Rina Mukherji has spent more than one a half decades (17 years to be precise) in the Indian print media. She has written on practically every topic under the sun- business, politics, science, gender issues, child rights, the environment, films, literature, public health and human rights so far.
She has worked for several national newspapers in Mumbai and Kolkata, and freelanced for nearly all major newspapers and magazines in the country. She also holds a doctorate in African Studies, and has several academic articles to her credit

Medha Patkar

For the first time, the Nobel Peace Prize has gone to an African woman, and a green activist at that. More than anything else, the Nobel Committee’s awarding of Dr Wangaru Maathai is the recognition of the work women have been putting in to save the environment in so many different continents.
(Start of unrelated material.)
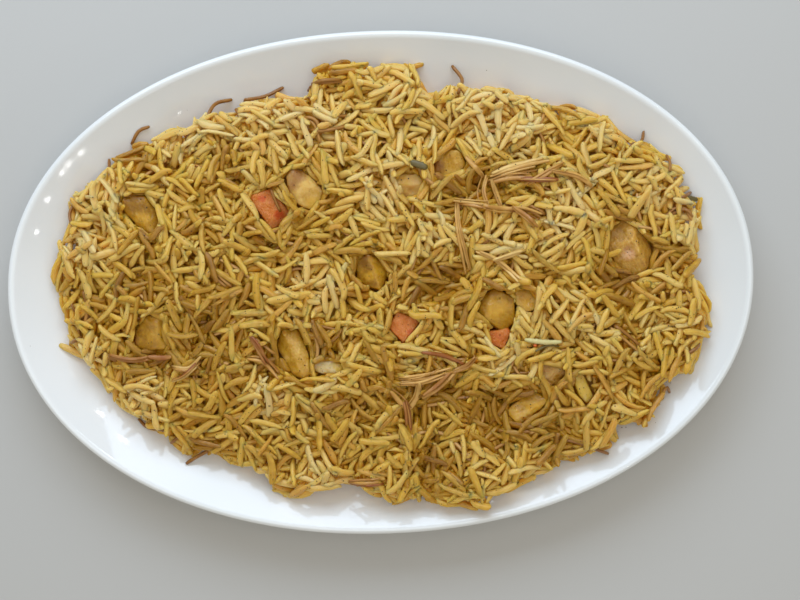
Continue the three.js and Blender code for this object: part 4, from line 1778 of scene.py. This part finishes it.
@dataclass(frozen=True)
class StudioLight:
    """One lamp of the studio."""

    name: str
    place: tuple[float, float, float]
    size: tuple[float, float]
    watts: float
    colour: tuple[float, float, float] = (1.0, 1.0, 1.0)

    def build(self, aim: Vector) -> None:
        """Hangs the lamp and turns it to the platter."""
        lamp = bpy.data.lights.new(self.name, "AREA")
        lamp.shape = "RECTANGLE"
        lamp.size, lamp.size_y = self.size
        lamp.energy = self.watts
        lamp.color = self.colour
        holder = bpy.data.objects.new(self.name, lamp)
        holder.location = self.place
        holder.rotation_euler = (aim - Vector(self.place)).to_track_quat("-Z", "Y").to_euler()
        bpy.context.scene.collection.objects.link(holder)


@dataclass
class Studio:
    """The floor, the lamps and the camera."""

    camera_distance: float = 0.62
    camera_target: tuple[float, float, float] = (0.0089, -0.0088, 0.027)
    camera_roll: float = 2.05
    lens: float = 58.65
    dish: DishForm = DishForm()
    glints: Route = (
        (-102, 82), (-92, 86), (-141, 67), (-150, 58), (-147, 62), (-158, 45),
        (-164, 30), (-157, -5), (-154, -26), (-150, -38), (-138, -58), (-127, -71),
    )
    glint_size: float = 0.028
    glint_watts: float = 0.07
    glint_reach: float = 1.3
    lamps: tuple[StudioLight, ...] = (
        StudioLight("window", (-0.1, 0.72, 0.62), (1.0, 0.56), 7.4, (0.68, 0.82, 1.0)),
        StudioLight("ceiling", (0.1, -0.1, 1.7), (1.8, 1.4), 8.0, (1.0, 0.965, 0.88)),
    )

    def build_floor(self) -> None:
        """Lays the pale floor."""
        floor_finish = Surface("pale_floor")
        colour = floor_finish.mix(floor_finish.noise(3.0, 2.0), tint(188, 187, 184), tint(194, 193, 190))
        floor_finish.put("Base Color", colour)
        floor_finish.put("Roughness", 0.8)
        mesh = bpy.data.meshes.new("floor")
        reach = 4.0
        mesh.from_pydata(
            [(-reach, -reach, 0), (reach, -reach, 0), (reach, reach, 0), (-reach, reach, 0)],
            [],
            [(0, 1, 2, 3)],
        )
        mesh.materials.append(floor_finish.material)
        floor = bpy.data.objects.new("floor", mesh)
        bpy.context.scene.collection.objects.link(floor)

    def build_camera(self) -> None:
        """Hangs the camera over the platter."""
        roll = math.radians(self.camera_roll)
        right = Vector((math.cos(roll), -math.sin(roll), 0))
        up = Vector((math.sin(roll), math.cos(roll), 0))
        back = right.cross(up)
        place = Vector(self.camera_target) + back * self.camera_distance
        data = bpy.data.cameras.new("camera")
        data.lens = self.lens
        data.sensor_width = 36.0
        data.clip_start, data.clip_end = 0.01, 50.0
        camera = bpy.data.objects.new("camera", data)
        axes = Matrix((right, up, back)).transposed().to_4x4()
        camera.matrix_world = Matrix.Translation(place) @ axes
        bpy.context.scene.collection.objects.link(camera)
        bpy.context.scene.camera = camera

    def mirror_place(self, x: float, y: float, step: float = 0.3) -> Vector:
        """Finds where a lamp hangs to show as a glint in the glaze.

        Args:
            x: The glint's place along the platter in millimetres.
            y: The glint's place across the platter in millimetres.
            step: How far beside it the glaze's slope is measured.

        Returns:
            The lamp's place in metres.
        """
        beside = np.array([0, step, -step, 0, 0])
        heights = self.dish.inner(x + beside, y + beside[[0, 3, 4, 1, 2]])
        slope_x = (heights[1] - heights[2]) / (2 * step)
        slope_y = (heights[3] - heights[4]) / (2 * step)
        normal = Vector((-slope_x, -slope_y, 1.0)).normalized()
        point = Vector((x, y, heights[0])) * MILLIMETRE
        eye = Vector(self.camera_target) + Vector((0, 0, self.camera_distance))
        ray = (point - eye).normalized()
        return point + (ray - 2 * ray.dot(normal) * normal) * self.glint_reach

    def build(self) -> None:
        """Sets up the whole studio."""
        self.build_floor()
        self.build_camera()
        for lamp in self.lamps:
            lamp.build(Vector((0.0, 0.0, 0.02)))
        size = (self.glint_size, self.glint_size)
        for index, (x, y) in enumerate(self.glints):
            lamp = StudioLight(f"glint_{index + 1}", tuple(self.mirror_place(x, y)), size, self.glint_watts)
            lamp.build(Vector((-0.13, 0, 0.02)))
        world = bpy.data.worlds.new("studio")
        world.use_nodes = True
        background = world.node_tree.nodes["Background"]
        background.inputs["Color"].default_value = (1.0, 0.968, 0.885, 1.0)
        background.inputs["Strength"].default_value = 0.4
        bpy.context.scene.world = world
        bpy.context.scene.view_settings.view_transform = "Standard"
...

It is not always that you have a woman taking the lead. We may have someone like Dr Maathai, Dr Medha Patkar or Dr Vandana Shiva on occasion, but it would do well to acknowledge the efforts of the nameless rural women who have made governments, administrations and the powers- that- be seeing reason.

Sunderlal Bahuguna’s efforts to save trees from destruction would never have worked without Pahari women sticking on to trees to save them from the axe (hence the name-Chipko to the movement). In West Bengal, rural women in Habra, Hoogly and elsewhere are gradually ushering in a silent revolution by using vermiculture composting to grow vegetables and supplement their incomes.
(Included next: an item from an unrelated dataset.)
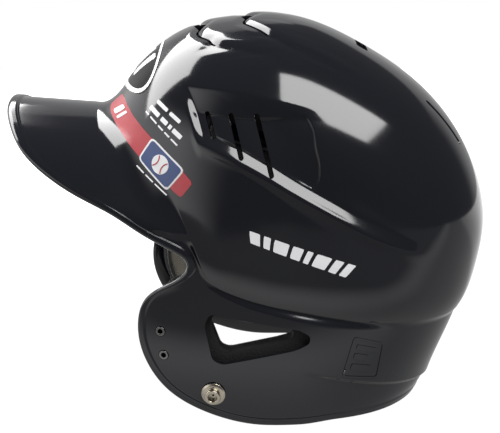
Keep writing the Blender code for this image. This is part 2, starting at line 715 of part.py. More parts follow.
def build():
    for obj in list(bpy.data.objects):
        bpy.data.objects.remove(obj, do_unlink=True)

    plastic = material("shell_plastic", (0.012, 0.013, 0.02), roughness=0.12)
    foam = material("impact_foam", (0.03, 0.03, 0.032), roughness=0.85)
    fabric = material("pad_fabric", (0.27, 0.26, 0.23), roughness=0.95)
    charcoal = material("pad_fabric_dark", (0.03, 0.03, 0.032), roughness=0.95)
    nickel = material("nickel", (0.72, 0.69, 0.64), metallic=1.0, roughness=0.25)
    badge_mat = material("badge_film", (0.02, 0.02, 0.022), roughness=0.2)
    label_mat = material("label_film", (0.45, 0.03, 0.04), roughness=0.25)
    tool = material("cutter", (1.0, 0.2, 0.2))

    shell = make_shell(plastic)
    film_top = -FILM_GAP - FILM_THICK
    make_patch("front_badge", badge_region(), film_top, FILM_THICK, badge_mat, steps=(13, 7), power=2.0,
               drawn_share=0.0)
    make_patch("brow_label", label_region(), film_top, FILM_THICK, label_mat, steps=(13, 4), power=14.0,
               drawn_share=0.0)
    ear_flat = rounded_outline(EAR_HOLE, EAR_ROUND)

    make_patch("front_foam", strip_region(0, 5.0, 0.70, 0.24), WALL + PAD_GAP, FOAM_THICK, foam)
    depth = WALL + PAD_GAP + FOAM_THICK + LAYER_GAP
    make_patch("front_pad", strip_region(0, 4.8, 0.72, 0.235), depth, PAD_THICK, fabric)
    make_patch("crown_foam", crown_region(38, 12, 62), WALL + PAD_GAP + 0.6, FOAM_THICK, foam)
    make_patch("crown_pad", crown_region(36, 14, 60), depth + 0.6, PAD_THICK, charcoal)
    make_patch("rear_foam", strip_region(LAST_STATION, 3.6, 0.78, 0.19), REAR_START, FOAM_THICK, foam)
    make_patch("rear_pad", strip_region(LAST_STATION, 3.4, 0.78, 0.18), REAR_START + FOAM_THICK + LAYER_GAP,
               PAD_THICK, charcoal)
    make_patch("nape_pad", strip_region(LAST_STATION, 3.4, 2.42, 0.36), WALL + PAD_GAP, FOAM_THICK, fabric)
    for side, mirror in (("left", False), ("right", True)):
        make_patch(side + "_side_foam", strip_region(13.8, 5.4, 0.80, 0.155, mirror), SIDE_START,
                   SIDE_FOAM_THICK, foam)
        make_patch(side + "_side_pad", strip_region(13.8, 5.2, 0.80, 0.145, mirror),
                   SIDE_START + SIDE_FOAM_THICK + LAYER_GAP, SIDE_PAD_THICK, charcoal)
        ear = make_patch(side + "_ear_pad", strip_region(15.0, 4.3, 2.49, 0.42, mirror), EAR_PAD_START,
                         EAR_PAD_THICK, fabric, steps=(PATCH_STEPS + 2, PATCH_STEPS + 2))
        sign = -1 if mirror else 1
        low, high = (sign * CUT_X[0], 0, 0), (sign * CUT_X[1], 0, 0)
        hole = prism(side + "_ear_cutter", side_outline(ear_flat, mirror), low, high, tool)
        cut(shell, hole)
        pad_flat = side_outline(rounded_outline(PAD_HOLE, EAR_ROUND), mirror)
        cut(ear, prism(side + "_pad_cutter", pad_flat, low, high, tool))
        for k, (start, stop) in enumerate(SIDE_SLOTS):
            flat = slot_outline(start, stop, SLOT_WIDTH)
            cut(shell, prism("%s_slot_%d_cutter" % (side, k), side_outline(flat, mirror), low, high, tool))
        x = REAR_SLOT_X * sign
        flat = slot_outline((x, REAR_SLOT_Z[0]), (x, REAR_SLOT_Z[1]), REAR_SLOT_WIDTH)
        outline = np.column_stack([flat[:, 0], np.zeros(len(flat)), flat[:, 1]])
        slot = prism(side + "_rear_slot_cutter", outline, (0, 90, 0), (0, 160, 0), tool)
        cut(shell, slot)
        for label, (y, z) in zip(("upper", "lower"), NUTS):
            point, normal = side_point(y, z, mirror)
            cut(shell, rod("%s_%s_nut_cutter" % (side, label), point, normal, NUT_BORE, -12, 6, tool))
            lathe("%s_guard_nut_%s" % (side, label), point, normal, NUT_PROFILE, nickel)
        point, normal = side_point(*SNAP, mirror)
        cut(shell, rod(side + "_snap_cutter", point, normal, SNAP_BORE, -12, 6, tool))
        lathe(side + "_snap_stud", point, normal, STUD_PROFILE, nickel, sides=24)
        lathe(side + "_snap_post", point, normal, POST_PROFILE, nickel)

    for k, (line, (half, mid, end)) in enumerate(zip(crown_lines, CROWN_VENTS)):
        outline = crown_vent_outline(line, half, mid, end)
        cut(shell, prism("crown_vent_%d_cutter" % k, outline, (0, 0, 215), (0, 0, 260), tool))
    half_x = REAR_VENT[0] / 2
    half_y = REAR_VENT[1] / 2
    corners = ((-half_x, REAR_VENT_Y - half_y), (half_x, REAR_VENT_Y - half_y),
               (half_x, REAR_VENT_Y + half_y), (-half_x, REAR_VENT_Y + half_y))
    flat = rounded_outline(corners, 2.5)
    outline = np.column_stack([flat, np.zeros(len(flat))])
    cut(shell, prism("rear_vent_cutter", outline, (0, 0, 200), (0, 0, 245), tool))
    return shell


build()
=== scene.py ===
"""Looks of the batting helmet: moulded shell, quilted padding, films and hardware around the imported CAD.

Lengths are millimetres in the CAD source's own coordinates, scaled to metres when a mesh is made.
The bill points to -Y, the wearer's left is +X and up is +Z.
"""

import bmesh
import bpy
import numpy as np
from mathutils import Matrix, Vector


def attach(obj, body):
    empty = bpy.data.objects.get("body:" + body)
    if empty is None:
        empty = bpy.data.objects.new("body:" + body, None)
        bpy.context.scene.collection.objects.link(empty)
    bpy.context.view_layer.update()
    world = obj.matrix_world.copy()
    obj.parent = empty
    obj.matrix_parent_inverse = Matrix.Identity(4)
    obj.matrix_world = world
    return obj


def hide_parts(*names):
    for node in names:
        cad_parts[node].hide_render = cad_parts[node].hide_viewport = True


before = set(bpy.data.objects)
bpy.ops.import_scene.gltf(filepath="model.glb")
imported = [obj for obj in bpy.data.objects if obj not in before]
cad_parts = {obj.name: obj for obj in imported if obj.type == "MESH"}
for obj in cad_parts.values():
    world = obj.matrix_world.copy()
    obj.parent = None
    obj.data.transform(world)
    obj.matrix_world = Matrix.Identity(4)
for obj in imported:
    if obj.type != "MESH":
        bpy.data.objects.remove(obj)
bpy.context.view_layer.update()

MM = 0.001
# moves the bounding box's bottom centre to the origin
FRAME_SHIFT = np.array([0.0, 1.09, -0.12])

# shell
WALL = 3.2
LIP_HEIGHT = 1.1
LIP_WIDTH = 5.0
HALF_WIDTH = 94.0
SECTION_POWER = 2.3
DOME_CENTRE = np.array([0.0, 22.0, 115.0])
CROWN_DIRECTION = np.array([0.0, -0.0555, 0.9985])
BAND_CENTRE_Y = 20.0
BAND_FRONT = 155.0
BILL_ARCH_RADIUS = 97.0
BILL_ROOT_HEIGHT = 184.0
BILL_ROOT_Y = -94.0
BILL_RISE = 0.073
LEDGE_ROWS = (-0.021, -0.002, 0.013, 0.045)

# centre-line profile of the dome: angle above the rear axis in degrees, radius
DOME_PROFILE = (
    (-172, 118), (-152, 102), (-128, 88), (-100, 85), (-72, 93), (-48, 112), (-26, 128.2), (-14, 128.0),
    (-2, 128.2), (15, 125.0), (32, 120.8), (48, 117.8), (66, 117.8), (80, 122.2), (93, 126.6), (106, 129),
    (120, 132.8), (133, 132.0), (147, 129.2), (158, 126.8), (170, 123.5))

# the skirt below the dome, bill tip to nape: edge x, y, z, brow azimuth, brow elevation, fillet, flap share
BILL_STATIONS = (
     (0, -151.7, 0, 39.0, 18), (22, -150.8, 10, 38.6, 18), (42, -146.0, 19, 37.0, 18),
    (58, -137.4, 27.5, 34.0, 17), (69.7, -122.5, 35, 30.0, 16), (77.4, -104.0, 42, 24.5, 14),
    (82.8, -84.0, 48, 17.5, 12))
FLAP_STATIONS = (
     (86.5, -66.5, 125.5, 53, 10, 10, 0.3), (88.5, -50, 116, 56.5, 3, 8, 0.7),
    (87.5, -39.5, 108.5, 59, -3, 7, 1), (86, -38.5, 98.5, 60.5, -8, 6, 1),
    (83.5, -50, 89, 62.5, -12, 6, 1), (79, -63.5, 79, 65, -14.5, 6, 1),
    (77.5, -68.3, 63, 68.5, -16.5, 6, 1), (78.5, -65, 43.5, 73, -18.5, 6, 1),
    (81, -51, 22.5, 78.5, -20.5, 6, 1), (83.5, -27, 8.2, 86, -22.5, 6, 1),
    (84.5, 0, 0.8, 95, -24.5, 6, 1), (84.5, 25, 0, 105, -26, 6, 1), (81.5, 47, 0.3, 115, -26.8, 6, 1),
    (74.5, 67.5, 0.3, 127, -27, 6, 1), (62, 86, 0.2, 140, -26.5, 6, 1),
    (43.5, 100.5, 0.1, 153, -26, 6, 1), (22.5, 108.5, 0, 166.5, -26, 6, 1), (0, 110.5, 0, 180, -26, 6, 1))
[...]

Community workers of the Calcutta Urban Service (CUS) do admit initial cynicism when they tried getting these women to accept the idea. But the scene is quite different today. One finds the women more than happy with the result. “Our vegetables sell off the moment we take them to the market,” they tell me.
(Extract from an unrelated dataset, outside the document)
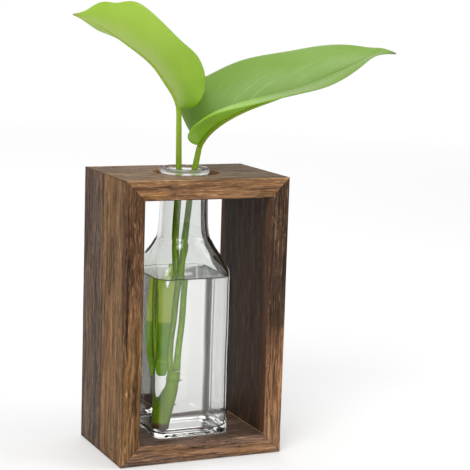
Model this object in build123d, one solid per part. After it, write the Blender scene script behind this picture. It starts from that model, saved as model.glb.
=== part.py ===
from build123d import *
import math
import os

# Propagation vase: a mitred wooden frame, a glass bottle that hangs loose in its top hole, and a cutting.
# Millimetres. +Z is up, the open front faces -Y, and the origin is the middle of the frame's underside.

# Frame boards
frame_width = 103.0
frame_depth = 72.0
board_thickness = 12.0
board_edge_radius = 0.8
neck_hole_slack = 11.3
neck_hole_edge_radius = 0.6

# Splines glued across the mitres, out of sight
spline_thickness_share = 0.25
spline_width_share = 0.67
spline_inset_share = 0.62
spline_end_cover = 10.0
spline_clearance = 0.15

# Glass bottle, which stands off the hole's centre by these shares of the slack on each side
bottle_offset_x_share = -0.48
bottle_offset_y_share = -0.69
bottle_width = 47.0
bottle_corner_radius = 5.0
bottle_heel_radius = 1.6
body_height = 92.5
shoulder_height = 24.0
neck_height = 39.8
rim_height = 3.1
rim_stand_out = 3.4
rim_bead = 0.8
rim_edge_radius = 1.4
neck_diameter = 28.2
neck_waist_flare = 0.8
neck_foot_flare = 1.6
neck_waist_height = 14.0
neck_flat_width = 0.5
glass_wall = 2.2
glass_base = 4.0
floor_corner_radius = 1.3

# The shoulder turns the square body into the round neck: height, half width and corner, from body to neck
shoulder_rise_shares = [0, 0.14, 0.27, 0.43, 0.56, 0.67, 0.77, 0.86, 0.94, 1]
shoulder_width_shares = [1, 0.995, 0.955, 0.84, 0.71, 0.56, 0.41, 0.25, 0.09, 0]
shoulder_corner_shares = [0, 0.07, 0.24, 0.5, 0.71, 0.86, 0.95, 0.99, 1, 1]

# Cutting: its leaves spread in an upright plane turned this far from the frame's front
spread_turn = 24.7
cane_rise = 35.0
cane_diameter = 8.4
cane_cut_diameter = 6.8
cane_wall_clearance = 0.3
node_diameter = 9.2
root_nub_diameter = 2.0
root_nub_tip_diameter = 1.0
root_nub_length = 2.4
root_nub_rise_shares = [0.5, 0.97]
right_leaf_rise = 12.7
left_leaf_rise = 35.2
right_petiole_foot_diameter = 5.0
right_petiole_diameter = 3.9
right_petiole_top_diameter = 3.4
left_petiole_foot_diameter = 4.0
left_petiole_diameter = 3.5
left_petiole_top_diameter = 3.0
sheath_width = 7.6
sheath_thickness = 1.2
sheath_tip_drop = 4.5
sheath_clearance = 0.15
leaf_thickness = 0.7
left_leaf_length = 82.5
right_leaf_length = 128.5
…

Devoid of chemicals from synthetic fertilizers, the vegetables are tender and sweet. The brinjals are seedless, and extremely tasty, and the spinach has a milky soft tenderness. What is more, the simple composting methods are easy for women to emulate, and the soil gets rejuvenated easily after each crop.

Conservation, of course, is nothing totally novel to indigenous tribal communities. Tribals all over the world, whether in India or Kenya, have always been actively protecting virgin forests as the abode of spirits who ought never to be disturbed. The forest-dwelling Lodhas and Sabars, and the Sunderban-dwelling Beds of Bengal have always lived on forest produce. Honey, wax, shellac are products that cannot be collected unless the forests survive. It is this that prompts these communities to believe in their forests.

Unfortunately, settled urban civilizations have never thought anything of preserving this natural heritage. Forests have been cut down with impunity, towns have come up at the expense of agricultural and forest land, bringing with it a lowered water table and climatic changes which we do not have the means to cope with. Today, global warming is manifesting itself in the form of storms that threaten our very existence. The few degrees of change in temperature in Gangetic West Bengal has gone hand in hand with severe storms that are eroding off farm land in the southernmost deltaic parts of Bengal, rendering farmers destitute.

Activist, Vandana Shiva

Big dams have similarly tried to harness nature, causing severe erosion and loss to farms and homes in places like Malda and Murshidabad. We refused to learn from the lessons taught by the Koyna Dam in Maharashtra, which unleashed a severe earthquake in the late ‘60s by disturbing the tectonic plates in that region-the Tehri Dam actually followed in the same footsteps of its predecessor and unleashed a cataclysmic seismic wave of terror. The human toll of modernity affects women and families the most. Witness the Narmada project. Perhaps, that is why we have women working hard to save this earth and their habitat. About time, too.